Talk is cheap. The inescapable conclusion for those seeking any kind of decent peace is that Hamas must be made to fail and seen to fail. There can be no equivocation. To the objection that the Palestinians will suffer, the answer must be that they must endure the troubles they have wrought. If they are protected, on the other hand, Hamas will get credit for improving Palestinian governance. The sooner we confront Hamas, the better; its leaders consolidate their rule by mobilizing additional sectors of Palestinian society and penetrating the security apparatus of the PA. Yes, some humanitarian aid in medicine and food should be extended to the Palestinian population, but only through organizations that will make sure it goes to the needy.
The Hamas threat, meanwhile, forces Israel to change the scope of its envisaged pullback, removing itself from control of 90 percent of the Palestinians on the West Bank. The Israeli settlers will have to be moved to settlement blocks cushioned from attack behind the security fence and beyond the range of terrorist rockets and guns. Israel will also have to retain a presence along the Jordan River so as to preclude the inflow of terrorists and weaponry, in order to respond on a timely basis to its intelligence. To continue its remarkable success in thwarting the vast majority of terrorist attacks, Israel must retain its security bases in the West Bank.
Some believe the Israelis should ignore Hamas and negotiate with Abbas. But he was unable to deliver when he held the reins alone, and there is little reason to believe he can make enforceable concessions today from his much weaker position. The danger from such conversations would be that if negotiations with Abbas go nowhere, Israel will have greater difficulty withdrawing from the settlements: The Israeli opposition would argue: If Olmert could not reach agreement with a relative moderate like Abbas, how could the territories then be handed over to Hamas?
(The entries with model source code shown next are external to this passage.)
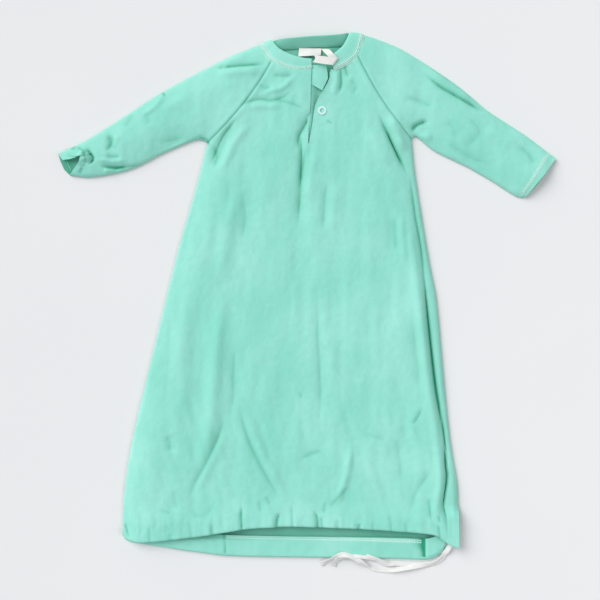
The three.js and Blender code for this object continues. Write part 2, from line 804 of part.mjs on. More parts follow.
// The tape's hidden loop, then the straight ends that slide out of the casing's mouths.
const drawLength = tapeTravel + tapeGrip;
const drawLean = 0.5; // where the straight ends lie between the middles of the tunnel's two ends
const loopEnd = (mouth) => mouth - (2 * (drawLength + 3)) / hemWidth;
function drawstringLoop() {
  const stations = casingPath({ back: loopEnd(mouthU.back), front: loopEnd(mouthU.front) });
  return slab(
    stations.map(({ at, normal }) => {
      const edges = [-1, 1].map((side) => vec(at.x, at.y + (side * tapeWidth) / 2, at.z));
      const shifted = (amount) => edges.map((p) => p.clone().addScaledVector(normal, amount));
      return { upper: shifted(tapeThickness / 2), lower: shifted(-tapeThickness / 2) };
    }),
  );
}
add("drawstring_loop", drawstringLoop(), "tape");

function straightDraw(mouth, midY, z) {
  const mouthX = acrossHem(mouth);
  const y = lerp(midY(mouth), midY(loopEnd(mouth)), drawLean);
  return tapeAlong([vec(mouthX - drawLength, y, z), vec(mouthX, y, z)], tapeWidth, tapeThickness);
}
add("drawstring_end_back", straightDraw(mouthU.back, backMidY, casingMid), "tape");
add("drawstring_end_front", straightDraw(mouthU.front, frontMidY, frontMid), "tape");

// The free tails, each point chosen by hand: they turn out of the mouths, cross the back hem's
// corner, lie on the table and come back over the hem's edge.
const longTail = [
  [153.5, -251.9, 9.1],
  [157.8, -252.5, 8.9],
  [161, -257.6, 8.2],
  [162, -263, 7],
  [161.6, -268.4, 5.6],
  [159.8, -274, 3.9],
  [157, -280, 2.9],
  [153.4, -285.8, 2.1],
  [148.6, -291.8, 1.8],
  [141, -296.3, 1.8],
  [131.5, -297.8, 1.8],
  [120, -299.4, 1.8],
  [108, -301.6, 1.8],
  [98, -303, 1.6],
  [88, -303.6, 0.6],
  [78, -302.8, 0.5],
  [71, -300.6, 1.1],
  [65.5, -297.4, 3.2],
  [60, -293.4, 5.4],
  [54, -289.4, 5.9],
  [48, -286.6, 6],
  [42, -285.4, 6],
  [35.5, -287, 6],
  [29, -290.4, 5.4],
  [23, -293.8, 3.4],
  [17.1, -297, 0.8],
];
const shortTail = [
  [141.9, -280.9, 1.6],
  [147, -281.2, 1.5],
  [151.4, -283.6, 1.1],
  [152.4, -287.8, 0.7],
  [148.6, -292, 0.5],
  [141.6, -295.6, 0.5],
  [132.5, -297.2, 0.5],
  [124, -297.8, 0.5],
  [116, -297.9, 0.5],
  [108, -297.2, 0.5],
  [100, -296, 0.8],
  [93, -296.2, 2.4],
  [86, -294.4, 4],
  [78, -291, 4.2],
  [70, -288.9, 4.2],
  [61, -287.2, 4.2],
  [52, -286.6, 4.2],
  [44, -287.2, 4.2],
  [37.6, -289.4, 4.2],
  [33.4, -293.4, 3.3],
  [30.8, -299, 0.6],
];
const smoothRoute = (points) => {
  const curve = new THREE.CatmullRomCurve3(points.map(([x, y, z]) => vec(x, y, z)));
  return curve.getPoints(2 * (points.length - 1));
};
add("tail_long", tapeAlong(smoothRoute(longTail), tapeWidth, tapeThickness), "tape");
add("tail_short", tapeAlong(smoothRoute(shortTail), tapeWidth, tapeThickness), "tape");

// ---- Labels ----------------------------------------------------------------------------------
const labelRootY = neckPoint(neckline[10]).y - bandThickness - 2 * gap;
const sizeLabelX = neckX - 3.8;
const sizeLabelTop = fabric + gap + labelThickness;
add(
  "size_label",
  sheet(
    [-0.5, 0.5].map((share) =>
      [labelRootY, labelRootY - sizeLabelHeight].map((y) =>
        vec(sizeLabelX + share * sizeLabelWidth, y, sizeLabelTop),
      ),
    ),
    labelThickness,
  ),
  "label",
);

// The care label comes up from the back neck seam, folds over the front band and lies back to
// the left, with its cut end free. Each station gives its two edges and which way is inside.
function careLabel() {
  const root = vec(labelRootX, labelRootY, sizeLabelTop);
  const foldAt = vec(root.x + 15.4, root.y - careLabelDrop, careLabelRise);
  const tip = vec(foldAt.x - 27.5, foldAt.y + 4, careLabelRise + 0.6);
  const half = careLabelWidth / 2;
  const downLeg = new THREE.Vector2(foldAt.x - root.x, foldAt.y - root.y).normalize();
  const backLeg = new THREE.Vector2(tip.x - foldAt.x, tip.y - foldAt.y).normalize();
  const crease = downLeg.clone().add(backLeg).normalize().negate();
  const outward = vec(-crease.y, crease.x, 0).negate();
  const foldGap = 0.5;
  const edges = (at, direction, z) =>
    [1, -1].map((side) => vec(at.x + side * half * direction.x, at.y + side * half * direction.y, z));
  const station = (points, inside) => ({
    upper: points,
    lower: points.map((p) => p.clone().addScaledVector(inside, labelThickness)),
  });
  const up = vec(0, 0, 1);
  const levels = [0.25, 0.5, 0.75];
  const acrossDown = leftOf(downLeg);
  const acrossBack = leftOf(backLeg).negate();
  const rise = (share) => lerp(root.z, foldAt.z, Math.min(1, (share * careLabelDrop) / careLabelClimb));
  return slab([
    station(edges(root, vec(1, 0, 0), root.z), up),
    ...levels.map((share) => station(edges(root.clone().lerp(foldAt, share), acrossDown, rise(share)), up)),
    station(edges(foldAt, crease, foldAt.z), up),
    station(
      edges(foldAt.clone().addScaledVector(outward, 0.8), crease, foldAt.z + labelThickness + foldGap / 2),
      outward.clone().negate(),
    ),
    station(edges(foldAt, crease, foldAt.z + 2 * labelThickness + foldGap), up.clone().negate()),
    station(
      edges(foldAt.clone().lerp(tip, 0.5), acrossBack, foldAt.z + 2 * labelThickness + foldGap),
      up.clone().negate(),
    ),
    station(edges(tip, acrossBack, tip.z + 2 * labelThickness + foldGap), up.clone().negate()),
  ]);
}
const labelRootX = sizeLabelX + sizeLabelWidth / 2 + careLabelWidth / 2 + 1;
const careLabelDrop = 18; // from its root to its fold
const careLabelClimb = neckDepthAtLabel - bandHeight; // it is over the front band by then
const careLabelRise = crown + bandHeight * Math.sin(THREE.MathUtils.degToRad(6)) + gap + labelThickness;
add("care_label", careLabel(), "label");

export default gown;
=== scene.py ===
"""An infant's drawstring gown in mint cotton jersey, laid flat on its back on a pale table.

Lengths are in millimetres until a mesh is made, which scales them to metres.
"""
import math

import bmesh
import bpy
import numpy as np
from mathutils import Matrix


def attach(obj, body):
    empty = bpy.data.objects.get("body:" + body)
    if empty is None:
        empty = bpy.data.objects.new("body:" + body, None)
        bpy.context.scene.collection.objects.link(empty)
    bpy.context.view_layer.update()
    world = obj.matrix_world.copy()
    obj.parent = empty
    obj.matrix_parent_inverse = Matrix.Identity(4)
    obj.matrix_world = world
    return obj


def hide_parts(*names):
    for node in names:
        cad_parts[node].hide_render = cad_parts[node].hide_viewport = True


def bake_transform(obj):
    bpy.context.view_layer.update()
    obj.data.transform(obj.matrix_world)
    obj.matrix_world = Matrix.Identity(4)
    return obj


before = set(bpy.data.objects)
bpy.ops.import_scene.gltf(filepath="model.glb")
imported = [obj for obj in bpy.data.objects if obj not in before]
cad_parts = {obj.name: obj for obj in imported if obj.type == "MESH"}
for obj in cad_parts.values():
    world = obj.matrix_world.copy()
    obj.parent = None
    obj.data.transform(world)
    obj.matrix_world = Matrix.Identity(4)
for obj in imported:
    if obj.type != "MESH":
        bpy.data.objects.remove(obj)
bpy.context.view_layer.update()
scene = bpy.context.scene
scene.view_settings.view_transform = "Standard"
MM = 0.001

# ---- Camera: straight down on the laid gown --------------------------------------------------
camera = bpy.data.objects.new("camera", bpy.data.cameras.new("camera"))
scene.collection.objects.link(camera)
camera.data.lens = 60
camera.data.clip_end = 20
camera.location = (-0.0060, -0.0058, 1.104)
scene.camera = camera


# ---- Curves ----------------------------------------------------------------------------------
def along(points, t):
    """Points at shares t of a polyline's length."""
    p = np.asarray(points, float)
    length = np.r_[0, np.cumsum(np.linalg.norm(np.diff(p, axis=0), axis=1))]
    t = np.asarray(t, float) * length[-1]
    return np.stack([np.interp(t, length, p[:, k]) for k in range(p.shape[1])], -1)


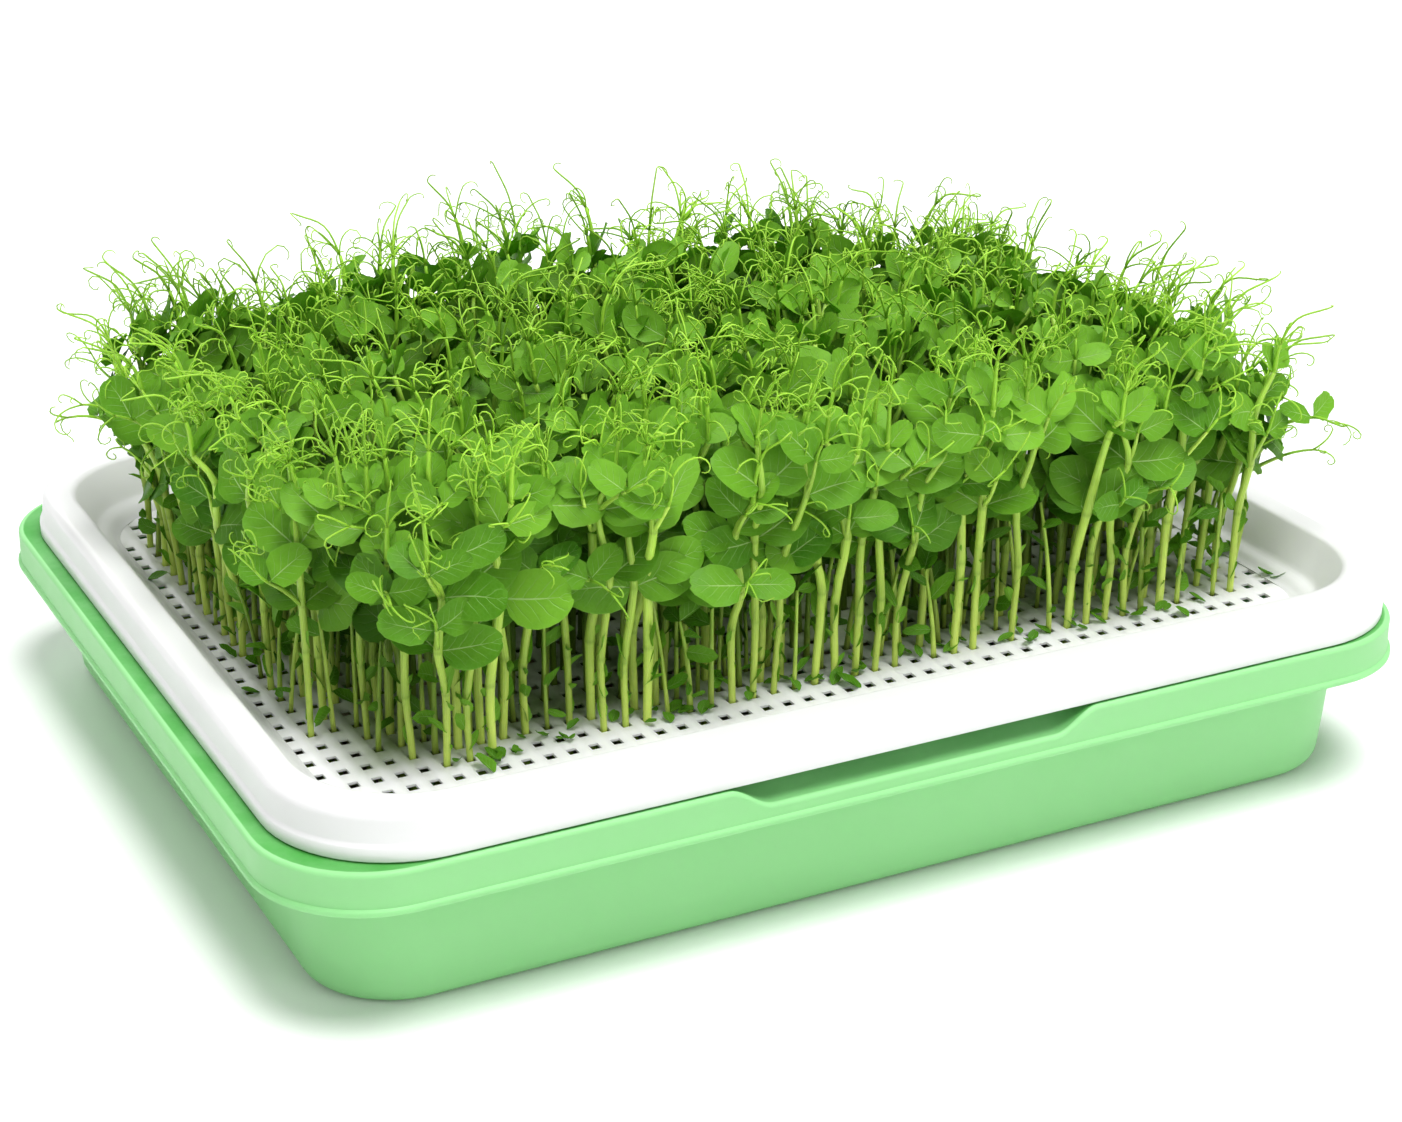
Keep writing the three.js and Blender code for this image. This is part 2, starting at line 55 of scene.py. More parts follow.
RIM_LENGTH = 340
RIM_WIDTH = 273.6
RIM_CORNER = 36
CORNER_EASE = 0.5
WATER_OVERHANG = 2.6
WATER_CORNER = 31
WALL = 2
FIT = 0.3
WATER_RIM_TOP = 47.7
WATER_SKIRT_FOOT = 36.2
WATER_SKIRT_LIP = 0.8
WATER_RIM_BREADTH = 13.6
WATER_WALL_DRAFT = 2.7
WATER_FOOT_ROUND = 5
NOTCH_DEPTH = 6
NOTCH_BACK_DEPTH = 2
NOTCH_HALF = 43
NOTCH_RUN = 13
GROW_RIM_TOP = 61.3
GROW_BEAD_HEIGHT = 4
GROW_BEAD_PROUD = 0.8
GROW_RIM_BREADTH = 10.7
PLATE_TOP = 46.5
PLATE_INSET = 18.8
LOOSE_SHIFT = np.array([2.7, -1.0, 0.0])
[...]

The opposition already believes that realignment will involve pain without gain, that it is religiously impossible and highly dangerous.
Obviously, any West Bank realignment is going to be much harder to achieve than the disengagement from Gaza. The West Bank is part of the religious patrimony of the Jewish people, and the number of settlers to be moved is many times those in Gaza.
Even so, Israeli realignment offers great benefits, and not least to the Palestinians. They would gain total control of roughly 90 percent of the West Bank in a contiguous mass. The evolution to a two-state solution would thus be more likely. While this realignment would represent a historic accomplishment in the Middle East for both Israel and the United States, Washington may be unable, for a time, to publicly acknowledge the realignment as Israel's final borders. At some point in the future, however, Washington could state that if the Palestinians continue to be led by those who reject Israel and are incapable of fulfilling their obligations, the new security realignments would become a real and recognized border. Whatever political and economic support Washington can extend will certainly improve the prospects for Olmert to galvanize support for a program very much in the interests of America and its allies in the region.
Olmert's target date for completing his plan is November 2008. It is a modern-day version of the policy of David Ben-Gurion, Israel's founding prime minister. As he put it: "When it was a question of all the land without a Jewish state or a Jewish state without all the land, we chose the Jewish state without all the land."
This story appears in the June 5, 2006 print edition of U.S. News & World Report.